Exercise requirements ▸ Reproduce the data in its entirety, exactly as supplied.
↓
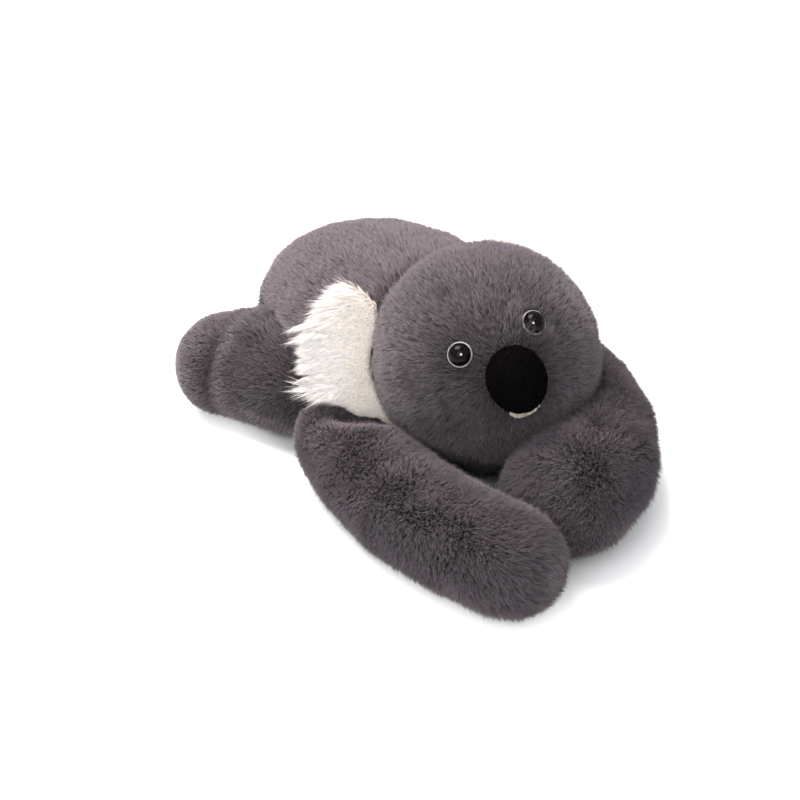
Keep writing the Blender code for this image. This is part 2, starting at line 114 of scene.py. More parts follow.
# %% [markdown]
# The world is the light that comes from everywhere. A faintly blue one fills the shadows of
# the pile. Where the camera or a reflection looks straight at it, a plain white one takes its
# place, so the picture's edges stay white and the eyes mirror a white room. Both are nodes in
# a tree, and two short helpers build every tree of this lesson.

# %% The world
SKY = (0.95, 0.97, 1.0, 1.0)
SKY_STRENGTH = 0.82
WHITE = (1.0, 1.0, 1.0, 1.0)


def feed(tree, node, inputs):
    """Link each named input from a socket, or set it to a value."""
    for name, source in inputs.items():
        if isinstance(source, bpy.types.NodeSocket):
            tree.links.new(source, node.inputs[name])
        else:
            node.inputs[name].default_value = source
    return node


def add_node(tree, kind, inputs):
    """A new shader node with these inputs."""
    return feed(tree, tree.nodes.new(f"ShaderNode{kind}"), inputs)


def seen_straight(tree):
    """1 for camera, glossy and transmission rays, else 0."""
    rays = add_node(tree, "LightPath", {}).outputs
    seen = rays["Is Camera Ray"]
    for ray in ("Is Glossy Ray", "Is Transmission Ray"):
        step = add_node(tree, "Math", {0: seen, 1: rays[ray]})
        step.operation = "MAXIMUM"
        seen = step.outputs[0]
    return seen


world = bpy.data.worlds.new("studio")
scene.world = world
world.use_nodes = True
studio = world.node_tree
soft = feed(studio, studio.nodes["Background"], {"Color": SKY, "Strength": SKY_STRENGTH})
white = add_node(studio, "Background", {"Color": WHITE, "Strength": 1.0})
lights = {0: seen_straight(studio), 1: soft.outputs[0], 2: white.outputs[0]}
choice = add_node(studio, "MixShader", lights)
feed(studio, studio.nodes["World Output"], {"Surface": choice.outputs[0]})
print("world", len(studio.nodes), "nodes")

# %% [markdown]
# Everything shown is a piece, which is an object with a mesh, and has a finish, which is a
# material. Short helpers make both, so that each later cell only says what is its own.

# %% Helpers for pieces and finishes
def new_mesh(name, points, faces):
    """A mesh from lists of points and faces."""
    mesh = bpy.data.meshes.new(name)
    mesh.from_pydata(points, [], faces)
    mesh.update()
    return mesh


def add_piece(name, mesh):
    """An object in the scene that shows a mesh."""
    made = bpy.data.objects.new(name, mesh)
    scene.collection.objects.link(made)
    return made


def new_finish(name, rough, gloss=0.5):
    """A new material, with its node tree and its main shader."""
    made = bpy.data.materials.new(name)
    made.use_nodes = True
    tree = made.node_tree
    shader = tree.nodes["Principled BSDF"]
    return made, tree, feed(tree, shader, {"Roughness": rough, "Specular IOR Level": gloss})


def ramp(tree, source, stops):
    """A source's colours by a ramp with these (place, colour) stops."""
    made = add_node(tree, "ValToRGB", {0: source})
    elements = made.color_ramp.elements
    while len(elements) > 1:
        elements.remove(elements[-1])
    elements[0].position = stops[0][0]
    elements[0].color = (*stops[0][1], 1.0)
    for place, colour in stops[1:]:
        elements.new(place).color = (*colour, 1.0)
    return made.outputs[0]


def mottle(tree, shader, scale, stops, detail=2.0):
    """Colour a shader by soft noise on the object's own coordinates. Gives those and the noise."""
    where = add_node(tree, "TexCoord", {}).outputs["Object"]
    noise_node = add_node(tree, "TexNoise", {"Vector": where, "Scale": scale, "Detail": detail})
    cloud = noise_node.outputs["Fac"]
    feed(tree, shader, {"Base Color": ramp(tree, cloud, stops)})
    return where, cloud


# %% [markdown]
# The floor is a wide pale disc. Light alone would leave it a little grey, so it also glows
# faintly for the camera. The toy's shadow still darkens the part of its colour that comes
# from the lamps. Under the toy the glow fades out, because no light gets there.

# %% The floor
FLOOR_RADIUS = 6.0
FLOOR_SIDES = 96
FLOOR_WHITE = (0.86, 0.86, 0.86, 1.0)
FLOOR_GLOW = 0.35
UNDER_WIDTH = 0.13
UNDER_LENGTH = 0.20
GLOW_RETURNS = 1.25

turns = [2 * pi * i / FLOOR_SIDES for i in range(FLOOR_SIDES)]
rim = [(FLOOR_RADIUS * cos(a), FLOOR_RADIUS * sin(a), 0.0) for a in turns]
floor = add_piece("floor", new_mesh("floor", rim, [list(range(FLOOR_SIDES))]))
paper, tree, shader = new_finish("floor_paper", rough=1.0, gloss=0.0)
feed(tree, shader, {"Base Color": FLOOR_WHITE})
where = add_node(tree, "TexCoord", {}).outputs["Object"]
under = (1 / UNDER_WIDTH, 1 / UNDER_LENGTH, 1.0)
squeeze = add_node(tree, "Mapping", {"Vector": where, "Scale": under})
reach = add_node(tree, "VectorMath", {0: squeeze.outputs[0]})
reach.operation = "LENGTH"
fading = {"Value": reach.outputs["Value"], "From Min": 1.0, "From Max": GLOW_RETURNS}
fade = add_node(tree, "MapRange", {**fading, "To Max": FLOOR_GLOW})
lift = add_node(tree, "Math", {0: seen_straight(tree), 1: fade.outputs[0]})
lift.operation = "MULTIPLY"
glow = add_node(tree, "Emission", {"Strength": lift.outputs[0]})
both = add_node(tree, "AddShader", {0: shader.outputs[0], 1: glow.outputs[0]})
feed(tree, tree.nodes["Material Output"], {"Surface": both.outputs[0]})
floor.data.materials.append(paper)
print("floor", FLOOR_RADIUS, "m in radius")

# %% [markdown]
# Long pile is thousands of fine spikes on a dark woven ground. Blender's own hair would be
# quick, but it is lost in an export, so here the fibres are real closed spikes. Most are short
# and straight and stand close, and some are longer and bend. The colour runs from a dark root
# to a pale tip. Each spike lies on a narrow strip of one shared map: across the map is the
# spike's tone, and along it is the way from root to tip. The material only reads that map.

# %% The pile's material
MAP = "OFBake"
SHEEN_TINT = (1.0, 0.92, 0.96, 1.0)
SHEEN_ROUGH = 0.45
COOL_COLOURS, WARM_COLOURS = 6, 7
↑
Exercise result ▸
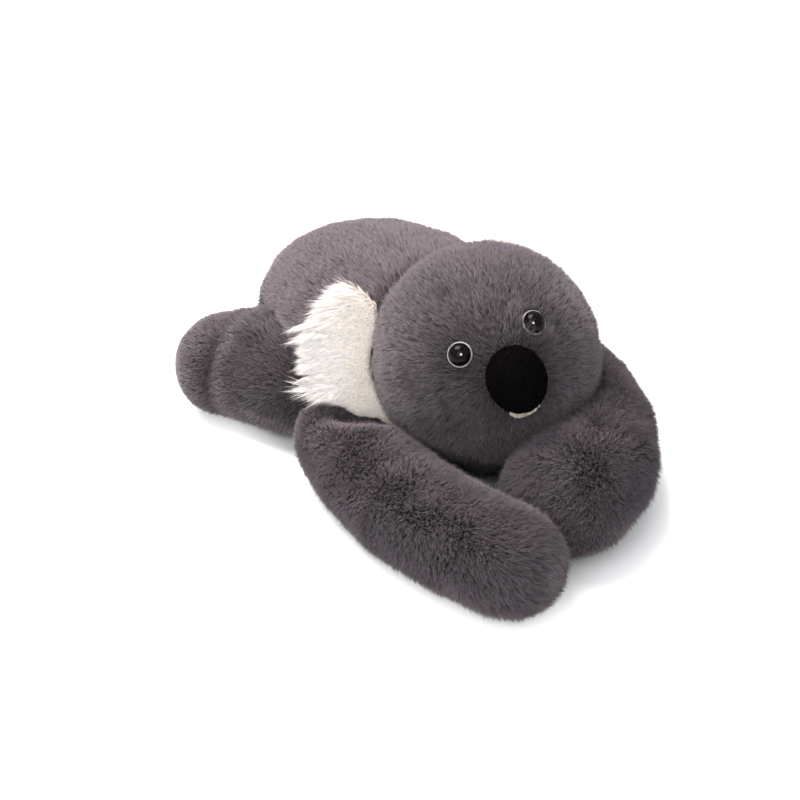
Keep writing the Blender code for this image. This is part 2, starting at line 114 of scene.py. More parts follow.
# %% [markdown]
# The world is the light that comes from everywhere. A faintly blue one fills the shadows of
# the pile. Where the camera or a reflection looks straight at it, a plain white one takes its
# place, so the picture's edges stay white and the eyes mirror a white room. Both are nodes in
# a tree, and two short helpers build every tree of this lesson.

# %% The world
SKY = (0.95, 0.97, 1.0, 1.0)
SKY_STRENGTH = 0.82
WHITE = (1.0, 1.0, 1.0, 1.0)


def feed(tree, node, inputs):
    """Link each named input from a socket, or set it to a value."""
    for name, source in inputs.items():
        if isinstance(source, bpy.types.NodeSocket):
            tree.links.new(source, node.inputs[name])
        else:
            node.inputs[name].default_value = source
    return node


def add_node(tree, kind, inputs):
    """A new shader node with these inputs."""
    return feed(tree, tree.nodes.new(f"ShaderNode{kind}"), inputs)


def seen_straight(tree):
    """1 for camera, glossy and transmission rays, else 0."""
    rays = add_node(tree, "LightPath", {}).outputs
    seen = rays["Is Camera Ray"]
    for ray in ("Is Glossy Ray", "Is Transmission Ray"):
        step = add_node(tree, "Math", {0: seen, 1: rays[ray]})
        step.operation = "MAXIMUM"
        seen = step.outputs[0]
    return seen


world = bpy.data.worlds.new("studio")
scene.world = world
world.use_nodes = True
studio = world.node_tree
soft = feed(studio, studio.nodes["Background"], {"Color": SKY, "Strength": SKY_STRENGTH})
white = add_node(studio, "Background", {"Color": WHITE, "Strength": 1.0})
lights = {0: seen_straight(studio), 1: soft.outputs[0], 2: white.outputs[0]}
choice = add_node(studio, "MixShader", lights)
feed(studio, studio.nodes["World Output"], {"Surface": choice.outputs[0]})
print("world", len(studio.nodes), "nodes")

# %% [markdown]
# Everything shown is a piece, which is an object with a mesh, and has a finish, which is a
# material. Short helpers make both, so that each later cell only says what is its own.

# %% Helpers for pieces and finishes
def new_mesh(name, points, faces):
    """A mesh from lists of points and faces."""
    mesh = bpy.data.meshes.new(name)
    mesh.from_pydata(points, [], faces)
    mesh.update()
    return mesh


def add_piece(name, mesh):
    """An object in the scene that shows a mesh."""
    made = bpy.data.objects.new(name, mesh)
    scene.collection.objects.link(made)
    return made


def new_finish(name, rough, gloss=0.5):
    """A new material, with its node tree and its main shader."""
    made = bpy.data.materials.new(name)
    made.use_nodes = True
    tree = made.node_tree
    shader = tree.nodes["Principled BSDF"]
    return made, tree, feed(tree, shader, {"Roughness": rough, "Specular IOR Level": gloss})


def ramp(tree, source, stops):
    """A source's colours by a ramp with these (place, colour) stops."""
    made = add_node(tree, "ValToRGB", {0: source})
    elements = made.color_ramp.elements
    while len(elements) > 1:
        elements.remove(elements[-1])
    elements[0].position = stops[0][0]
    elements[0].color = (*stops[0][1], 1.0)
    for place, colour in stops[1:]:
        elements.new(place).color = (*colour, 1.0)
    return made.outputs[0]


def mottle(tree, shader, scale, stops, detail=2.0):
    """Colour a shader by soft noise on the object's own coordinates. Gives those and the noise."""
    where = add_node(tree, "TexCoord", {}).outputs["Object"]
    noise_node = add_node(tree, "TexNoise", {"Vector": where, "Scale": scale, "Detail": detail})
    cloud = noise_node.outputs["Fac"]
    feed(tree, shader, {"Base Color": ramp(tree, cloud, stops)})
    return where, cloud


# %% [markdown]
# The floor is a wide pale disc. Light alone would leave it a little grey, so it also glows
# faintly for the camera. The toy's shadow still darkens the part of its colour that comes
# from the lamps. Under the toy the glow fades out, because no light gets there.

# %% The floor
FLOOR_RADIUS = 6.0
FLOOR_SIDES = 96
FLOOR_WHITE = (0.86, 0.86, 0.86, 1.0)
FLOOR_GLOW = 0.35
UNDER_WIDTH = 0.13
UNDER_LENGTH = 0.20
GLOW_RETURNS = 1.25

turns = [2 * pi * i / FLOOR_SIDES for i in range(FLOOR_SIDES)]
rim = [(FLOOR_RADIUS * cos(a), FLOOR_RADIUS * sin(a), 0.0) for a in turns]
floor = add_piece("floor", new_mesh("floor", rim, [list(range(FLOOR_SIDES))]))
paper, tree, shader = new_finish("floor_paper", rough=1.0, gloss=0.0)
feed(tree, shader, {"Base Color": FLOOR_WHITE})
where = add_node(tree, "TexCoord", {}).outputs["Object"]
under = (1 / UNDER_WIDTH, 1 / UNDER_LENGTH, 1.0)
squeeze = add_node(tree, "Mapping", {"Vector": where, "Scale": under})
reach = add_node(tree, "VectorMath", {0: squeeze.outputs[0]})
reach.operation = "LENGTH"
fading = {"Value": reach.outputs["Value"], "From Min": 1.0, "From Max": GLOW_RETURNS}
fade = add_node(tree, "MapRange", {**fading, "To Max": FLOOR_GLOW})
lift = add_node(tree, "Math", {0: seen_straight(tree), 1: fade.outputs[0]})
lift.operation = "MULTIPLY"
glow = add_node(tree, "Emission", {"Strength": lift.outputs[0]})
both = add_node(tree, "AddShader", {0: shader.outputs[0], 1: glow.outputs[0]})
feed(tree, tree.nodes["Material Output"], {"Surface": both.outputs[0]})
floor.data.materials.append(paper)
print("floor", FLOOR_RADIUS, "m in radius")

# %% [markdown]
# Long pile is thousands of fine spikes on a dark woven ground. Blender's own hair would be
# quick, but it is lost in an export, so here the fibres are real closed spikes. Most are short
# and straight and stand close, and some are longer and bend. The colour runs from a dark root
# to a pale tip. Each spike lies on a narrow strip of one shared map: across the map is the
# spike's tone, and along it is the way from root to tip. The material only reads that map.

# %% The pile's material
MAP = "OFBake"
SHEEN_TINT = (1.0, 0.92, 0.96, 1.0)
SHEEN_ROUGH = 0.45
COOL_COLOURS, WARM_COLOURS = 6, 7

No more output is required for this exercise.